14. When these changes were made, the definition of ‘pensionable age’ in section 181(1) of the Pension Schemes Act 1993 was left in its original form. The result is that the reduction of the additional pension inherited by the claimant from her husband applied from her 60th birthday. And the result is that she received her guaranteed minimum pension over a year before her state retirement pension. And that in turn meant that the benefit she received consequent upon her husband’s death reduced from that earlier date.
15. I have considered the effect of the words in brackets, which mention sections 46 to 48. The effect of those words is that the pensionable age of 60 does not apply to those sections. However, the only references to pensionable age appear in section 48 and do not affect this case.
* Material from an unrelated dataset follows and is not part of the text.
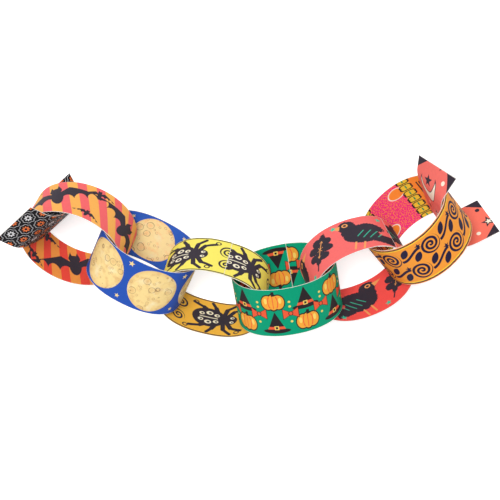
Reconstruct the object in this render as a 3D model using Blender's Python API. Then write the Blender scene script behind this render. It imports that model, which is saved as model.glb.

16. The Department has accepted that this was a mistake in the legislation in that the definition in section 181(1) was overlooked. That cannot affect the law that the Secretary of State and tribunals have to apply. They have no power to dispense with a definition in the legislation. There is no basis in interpretation that would allow the plain words of head (a) in the definition to be read differently. Nor, being a provision in primary legislation, is it possible for the Upper Tribunal to rule that the definition is incompatible with the claimant’s Convention rights under the Human Rights Act 1998.
17. If the definition in section 181(1) had been amended to take account of the age equalisation provisions, the additional income provided by the claimant’s own retirement pension would have provided a cushion for the reduction of the amount she inherited from her husband. That was not done and the claimant has suffered as a result, but there is nothing that the Upper Tribunal can do to provide her with a remedy. That is why I have set aside the First-tier Tribunal’s decision and substituted the only decision that it could properly have given, which is to confirm the Secretary of State’s decision.